Le Regard d’or a été
attribué à Be Ahestegi/ Tout doucement
de l’Iranien Maziar Miri qui décrit
les tabous sociaux concernant les femmes en Iran.
Le prix spécial du jury international revient
à Heremias, un film philippin de Lav Diaz
qui utilise un langage cinématographique
non conventionnel tant dans le style, pour la sauvegarde
de la culture nationale originale, que dans la durée
(8 heures). Shen Hai/Blue Cha Cha de Cheng Wen-tang,
dans lequel l’héroïne est accablée
par une destinée qui ne lui laisse pas présager
des lendemains meilleurs, a obtenu une mention spéciale.
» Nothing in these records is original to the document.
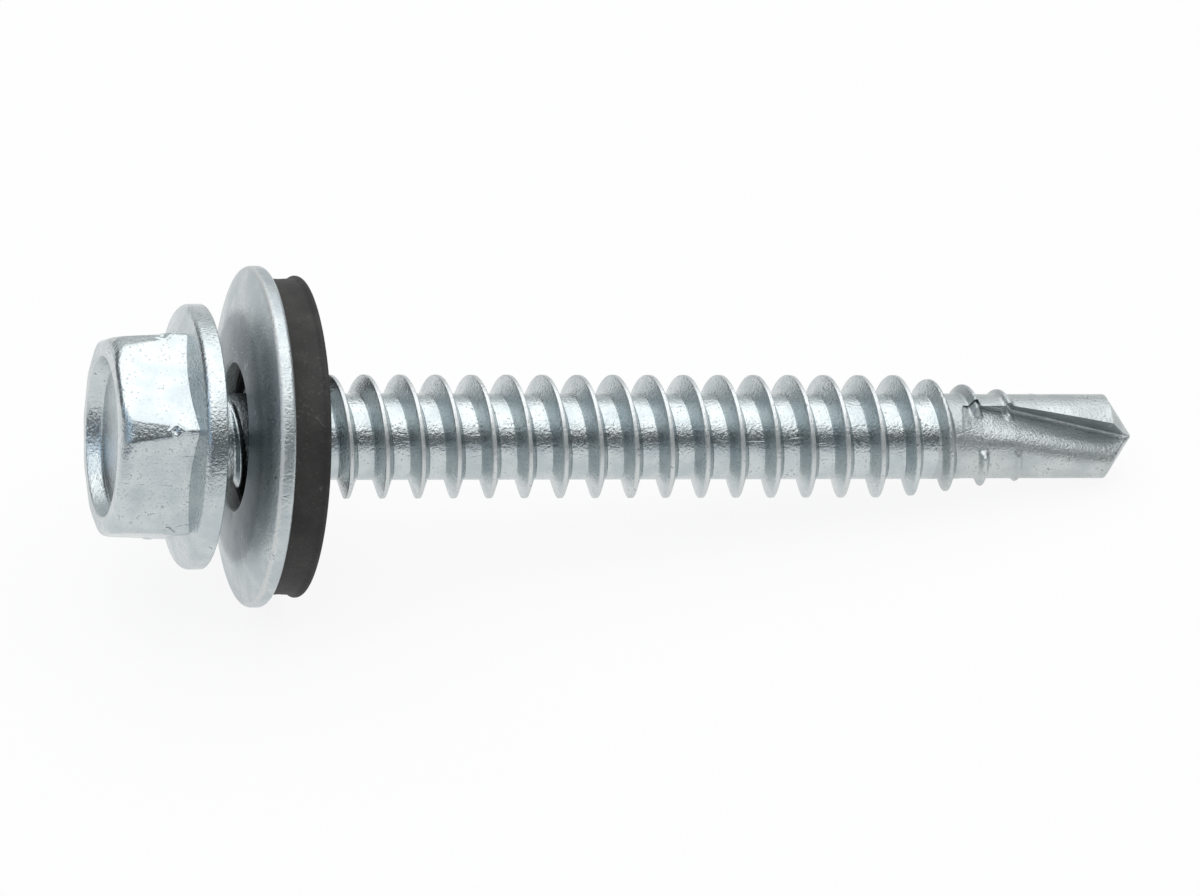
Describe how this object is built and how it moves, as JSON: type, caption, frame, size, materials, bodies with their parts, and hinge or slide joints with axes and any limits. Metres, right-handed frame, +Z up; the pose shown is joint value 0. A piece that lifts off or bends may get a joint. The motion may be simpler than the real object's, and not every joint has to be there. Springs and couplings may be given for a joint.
{
  "type": "self drilling screw",
  "caption": "Self drilling roofing screw with an indented hexagon washer head, a coarse thread, a fluted drill point and a captive steel and rubber sealing washer.",
  "frame": {"origin": "on the floor that the screw lies on, below the middle of its overall box", "axes": "+X from the head to the drill point, the screw's own axis leaning down to the tip by 8.3 degrees in the XZ plane as it lies at rest, +Z up"},
  "size_m": [0.0526, 0.0168, 0.0166],
  "materials": {
    "screw_steel": "bright zinc plated carbon steel",
    "washer_steel": "galvanised sheet steel, dull",
    "seal_rubber": "matt black EPDM rubber"
  },
  "bodies": {
    "screw": {"screw": "screw_steel"},
    "washer": {"steel_washer": "washer_steel", "seal": "seal_rubber"}
  },
  "joints": [
    {"name": "washer_slide", "type": "slide", "parent": "screw", "child": "washer", "axis": [0.9896, 0, -0.1436], "range_m": [-0.0015, 0.03]}
  ]
}
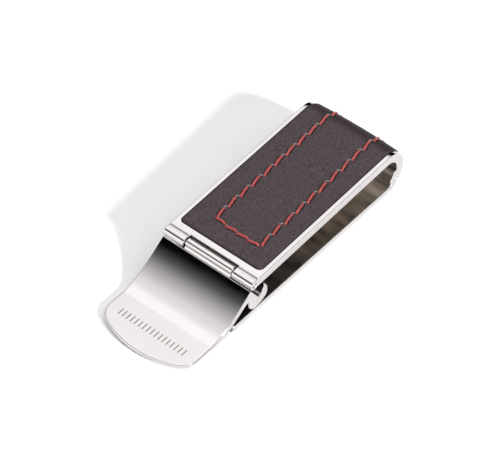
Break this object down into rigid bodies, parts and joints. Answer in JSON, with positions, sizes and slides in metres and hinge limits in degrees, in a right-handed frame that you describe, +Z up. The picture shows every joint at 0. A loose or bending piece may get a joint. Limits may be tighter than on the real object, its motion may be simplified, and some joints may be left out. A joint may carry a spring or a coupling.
{
  "type": "lever money clip",
  "caption": "Metal money clip with a stitched leather inlay wrapped over its bend, a thumb lever with a cam, and a spring strip closing the note slot.",
  "frame": {"origin": "middle of the clip's footprint, on the surface it lies on", "axes": "+X across the clip, +Y from the thumb lever towards the bend, +Z up out of the leather face"},
  "size_m": [0.024, 0.0762, 0.0126],
  "materials": {
    "polished_frame": "mirror polished",
    "polished_strip": "mirror polished spring steel",
    "polished_lever": "mirror polished",
    "pin_steel": "ground",
    "dark_leather": "fine grain, matte",
    "backing_board": "pressed fibre",
    "adhesive": "tacky film",
    "red_thread": "twisted waxed thread"
  },
  "bodies": {
    "strip": {"spring_strip": "polished_strip"},
    "frame": {"frame": "polished_frame", "leather_inlay": "dark_leather", "inlay_backing": "backing_board", "adhesive_film": "adhesive", "stitching_thread": "red_thread", "hinge_pin": "pin_steel"},
    "lever": {"thumb_lever": "polished_lever"}
  },
  "joints": [
    {"name": "strip_flex", "type": "hinge", "parent": "strip", "child": "frame", "pos_m": [0, 0.03133, 0.00586], "axis": [-1, 0, 0], "range_deg": [0, 2.5], "stiffness_Nm_per_rad": 6, "springref_deg": -0.57},
    {"name": "lever_hinge", "type": "hinge", "parent": "frame", "child": "lever", "pos_m": [0, -0.0137, 0.00896], "axis": [-1, 0, 0], "range_deg": [0, 110]}
  ]
}
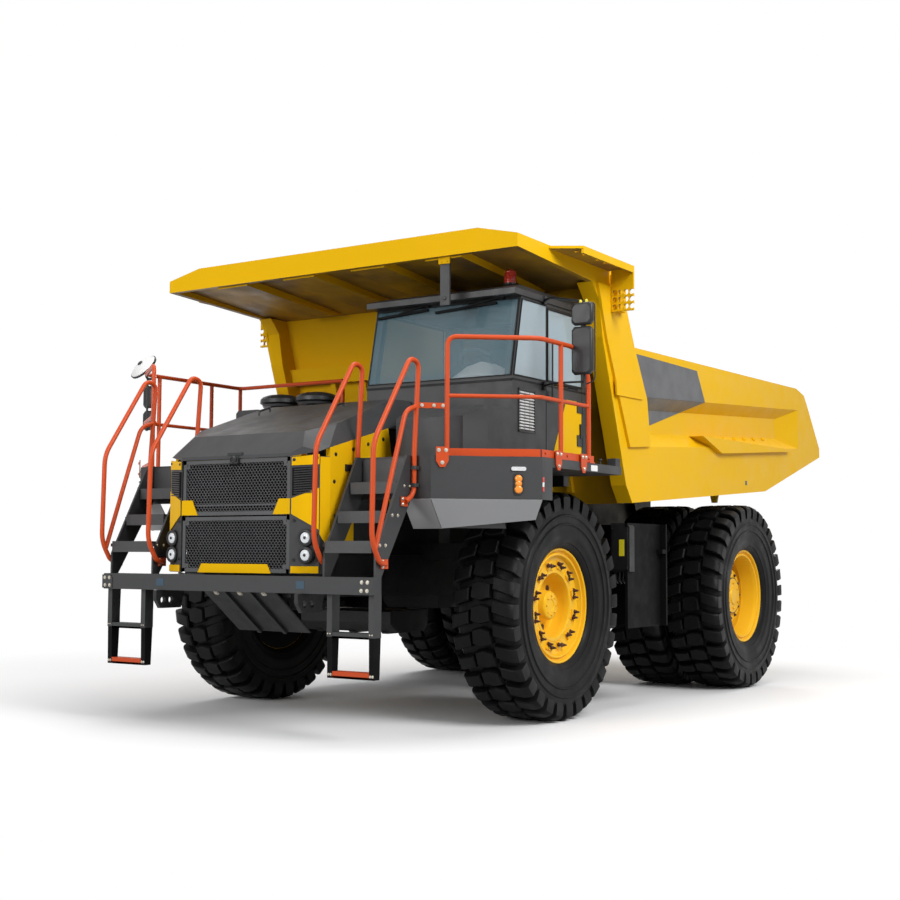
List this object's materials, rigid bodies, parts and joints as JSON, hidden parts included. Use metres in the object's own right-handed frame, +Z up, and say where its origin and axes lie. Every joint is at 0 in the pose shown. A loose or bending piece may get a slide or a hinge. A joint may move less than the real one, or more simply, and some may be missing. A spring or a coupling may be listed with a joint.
{
  "type": "rigid dump truck",
  "caption": "Off-highway rigid dump truck with hollow cab, tipping bed under a canopy, telescopic hoists, steered front wheels and twin rear wheels.",
  "frame": {"origin": "on the floor under the middle of the truck's overall length and width", "axes": "+X towards the front bumper, +Y to the driver's left, +Z up"},
  "size_m": [9.74, 5.364, 4.555],
  "materials": {
    "body_yellow": "warm yellow gloss paint with light dust",
    "wheel_yellow": "warm yellow gloss paint",
    "charcoal": "dark charcoal satin paint",
    "frame_black": "near-black satin paint",
    "rail_red": "orange-red gloss paint",
    "step_metal": "worn grey metal",
    "tyre": "matte black rubber",
    "glass": "blue-tinted glass",
    "interior": "dark matte trim",
    "black_plastic": "satin black",
    "engine_grey": "cast iron grey",
    "flap_rubber": "black rubber sheet",
    "piston_steel": "ground steel",
    "lamp_housing": "charcoal satin housing round clear lenses"
  },
  "bodies": {
    "chassis": {"chassis_frame": "frame_black", "engine_block": "engine_grey", "front_bumper": "frame_black", "hood": "charcoal", "hood_sides": "body_yellow", "grille": "charcoal", "front_lamps": "lamp_housing", "air_intakes": "black_plastic", "deck_left": "charcoal", "deck_right": "charcoal", "handrails_left": "rail_red", "handrails_right": "rail_red", "stairs": "step_metal", "boarding_ladders": "rail_red", "mirrors": "black_plastic", "cab_shell": "charcoal", "cab_windows": "glass", "cab_interior": "interior", "side_tanks": "frame_black", "mudflaps": "flap_rubber", "deck_supports": "frame_black", "strut_towers": "frame_black", "suspension_struts": "frame_black", "rear_axle": "frame_black"},
    "door": {"cab_door": "charcoal", "door_window": "glass"},
    "steering_wheel": {"steering_wheel": "interior"},
    "knuckle_left": {"knuckle_left": "frame_black"},
    "knuckle_right": {"knuckle_right": "frame_black"},
    "wheel_front_left": {"tyre_front_left": "tyre", "rim_front_left": "wheel_yellow"},
    "wheel_front_right": {"tyre_front_right": "tyre", "rim_front_right": "wheel_yellow"},
    "wheels_rear_left": {"tyres_rear_left": "tyre", "rims_rear_left": "wheel_yellow"},
    "wheels_rear_right": {"tyres_rear_right": "tyre", "rims_rear_right": "wheel_yellow"},
    "hoist_barrels": {"hoist_barrels": "frame_black"},
    "hoist_sleeves": {"hoist_sleeves": "piston_steel"},
    "hoist_rods": {"hoist_rods": "piston_steel"},
    "bed": {"bed_floor": "body_yellow", "bed_front_wall": "body_yellow", "bed_canopy": "body_yellow", "bed_side_left": "body_yellow", "bed_side_right": "body_yellow"}
  },
  "joints": [
    {"name": "bed_tip", "type": "hinge", "parent": "chassis", "child": "bed", "pos_m": [-2.59, 0, 1.75], "axis": [0, -1, 0], "range_deg": [0, 55]},
    {"name": "hoist_lean", "type": "hinge", "parent": "chassis", "child": "hoist_barrels", "pos_m": [-0.79, 0, 0.9], "axis": [0, -1, 0], "range_deg": [0, 28.97]},
    {"name": "hoist_first_stage", "type": "slide", "parent": "hoist_barrels", "child": "hoist_sleeves", "axis": [0.1789, 0, 0.9839], "range_m": [0, 0.8455]},
    {"name": "hoist_second_stage", "type": "slide", "parent": "hoist_sleeves", "child": "hoist_rods", "axis": [0.1789, 0, 0.9839], "range_m": [0, 0.8455]},
    {"name": "steer_left", "type": "hinge", "parent": "chassis", "child": "knuckle_left", "pos_m": [2.31, 1.15, 1.0875], "axis": [0, 0, 1], "range_deg": [-36, 36]},
    {"name": "steer_right", "type": "hinge", "parent": "chassis", "child": "knuckle_right", "pos_m": [2.31, -1.15, 1.0875], "axis": [0, 0, 1], "range_deg": [-36, 36]},
    {"name": "wheel_front_left_spin", "type": "hinge", "parent": "knuckle_left", "child": "wheel_front_left", "pos_m": [2.31, 1.733, 1.0875], "axis": [0, 1, 0], "continuous": true},
    {"name": "wheel_front_right_spin", "type": "hinge", "parent": "knuckle_right", "child": "wheel_front_right", "pos_m": [2.31, -1.733, 1.0875], "axis": [0, 1, 0], "continuous": true},
    {"name": "wheels_rear_left_spin", "type": "hinge", "parent": "chassis", "child": "wheels_rear_left", "pos_m": [-1.89, 1.572, 1.0875], "axis": [0, 1, 0], "continuous": true},
    {"name": "wheels_rear_right_spin", "type": "hinge", "parent": "chassis", "child": "wheels_rear_right", "pos_m": [-1.89, -1.572, 1.0875], "axis": [0, 1, 0], "continuous": true},
    {"name": "cab_door_swing", "type": "hinge", "parent": "chassis", "child": "door", "pos_m": [1.823, 1.964, 3], "axis": [0, 0, 1], "range_deg": [0, 80]},
    {"name": "steering_wheel_turn", "type": "hinge", "parent": "chassis", "child": "steering_wheel", "pos_m": [2.57, 1.2, 3.43], "axis": [-0.6, 0, 0.8], "range_deg": [-540, 540]}
  ],
  "couplings": [
    {"joint": "hoist_lean", "follows": "bed_tip", "ratio": 0.51941},
    {"joint": "hoist_first_stage", "follows": "bed_tip", "m_per_rad": 0.87872},
    {"joint": "hoist_second_stage", "follows": "bed_tip", "m_per_rad": 0.87872},
    {"joint": "steer_right", "follows": "steer_left", "ratio": 1},
    {"joint": "steering_wheel_turn", "follows": "steer_left", "ratio": 15}
  ]
}
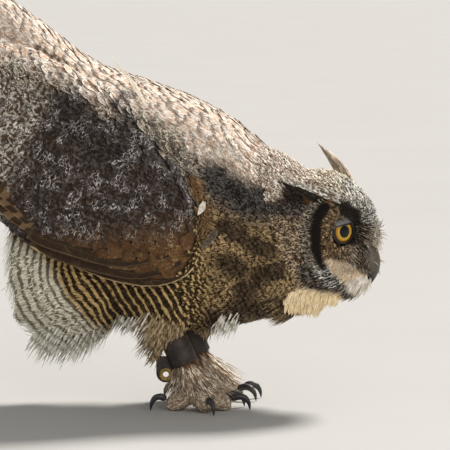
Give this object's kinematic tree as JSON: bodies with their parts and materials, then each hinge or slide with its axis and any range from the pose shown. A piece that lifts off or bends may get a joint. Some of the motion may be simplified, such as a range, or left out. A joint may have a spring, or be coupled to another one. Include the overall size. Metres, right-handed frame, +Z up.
{
  "type": "great horned owl",
  "caption": "Life-size still model of a standing, forward-leaning great horned owl with folded wings, wearing a leather anklet on each leg.",
  "frame": {"origin": "on the floor, at the middle of the owl's box seen from above", "axes": "+X the way the body faces, +Y the owl's left, +Z up"},
  "size_m": [0.4998, 0.218, 0.4267],
  "materials": {
    "plumage_head": "matte",
    "plumage_body": "matte",
    "plumage_loose": "matte",
    "plumage_wing": "matte",
    "flight_feathers": "satin",
    "plumage_leg": "matte",
    "bill": "satin",
    "claw": "gloss",
    "eye": "polished",
    "leather": "satin",
    "brass": "polished"
  },
  "bodies": {
    "root": {"anklet_left": "leather", "anklet_right": "leather", "bill_lower": "bill", "bill_upper": "bill", "breast": "plumage_body", "ear_tuft_left": "plumage_head", "ear_tuft_right": "plumage_head", "eye_left": "eye", "eye_right": "eye", "eyelet_left": "brass", "eyelet_right": "brass", "flight_feathers_left": "flight_feathers", "flight_feathers_right": "flight_feathers", "foot_left": "plumage_leg", "foot_right": "plumage_leg", "head": "plumage_head", "neck": "plumage_head", "rump": "plumage_loose", "tail": "flight_feathers", "talon_hind_left": "claw", "talon_hind_right": "claw", "talon_inner_left": "claw", "talon_inner_right": "claw", "talon_middle_left": "claw", "talon_middle_right": "claw", "talon_outer_left": "claw", "talon_outer_right": "claw", "tarsus_left": "plumage_leg", "tarsus_right": "plumage_leg", "thigh_left": "plumage_leg", "thigh_right": "plumage_leg", "vent": "plumage_loose", "wing_left": "plumage_wing", "wing_right": "plumage_wing"}
  },
  "joints": []
}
Le prix Oikocredit a été remis à
Un matin bonne heure réalisé par Gahité
Fofana de Guinée qui raconte les conditions
dans lesquelles deux jeunes sont amenés à
se cacher dans le train d’atterrissage d’un
avion pour émigrer.
Le prix documentaire a été
décerné ex-aequo à Taimagura
Baachan/ Grand-mère de Taimagura de Yoshihiko
Sumikawa (Japon) et à Doust/L’Ami de
Sara Rastegar (France/Iran). Très différents
par leur facture et leur réalisation, ces
deux films relatent une rencontre humaine et poétique
avec un personnage symbole de sagesse universelle.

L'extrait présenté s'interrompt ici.